Gal Luft, author of
Turning Oil Into Salt (which I reviewed
at length in November), has a
new column in Foreign Policy whose subtitle speaks for itself:
Since the world can't seem to agree on cutting carbon emissions, maybe it's time to try an easier but equally important target: oil.
Why oil, in the wake of the lack of concrete progress at Copenhagen?
This pushback by the developing world begs for a unified, yet politically feasible, agenda that can be embraced by rich and poor countries alike. One area where such an agenda can emerge is oil. Whereas reaching consensus about significant cuts in the use of fossil fuels in power generation seems to be unlikely, focusing on reducing the use of oil, which powers 95 percent of the global transportation sector, is a goal that offers a real chance of global acceptance (with the exception of certain oil-exporting countries, of course).

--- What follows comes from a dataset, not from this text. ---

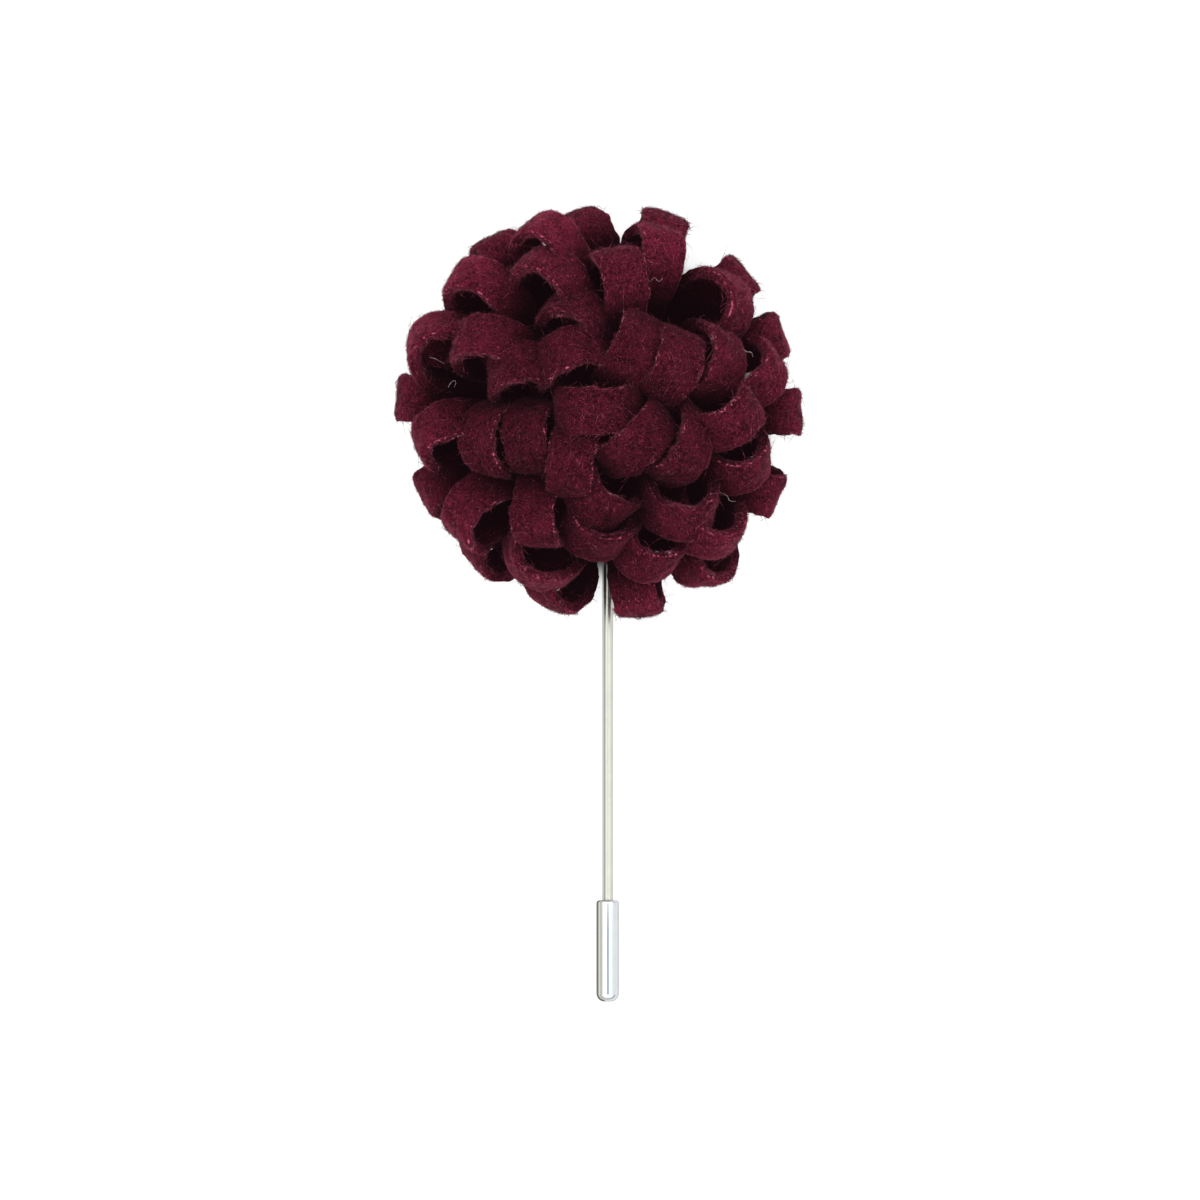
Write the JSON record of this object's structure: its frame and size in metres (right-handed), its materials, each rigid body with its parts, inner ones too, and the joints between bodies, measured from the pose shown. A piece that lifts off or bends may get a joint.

His proposals center on the
Open Fuel Standard with which readers of his book or my review will be familiar. However, he focuses on flex-fuel vehicles and downplays the plug-in hybrid electric vehicles (PHEVs) which would be central to the electrification of transport. Perhaps this is because the current cost arguments for PHEVs are much weaker, and he doesn't wish to draw attention to that weakness in his overall thesis. In any case, I assert that my previous
conclusion holds:
... despite [the authors'] attitude and the optimism it engenders, in the end they do not illuminate a line of sight to the day that PHEVs will be cost-competitive with normal cars. And without that, their OFS story is basically a biofuels (or other hydrocarbon-to-liquids fuels) story... and is that really that revolutionary?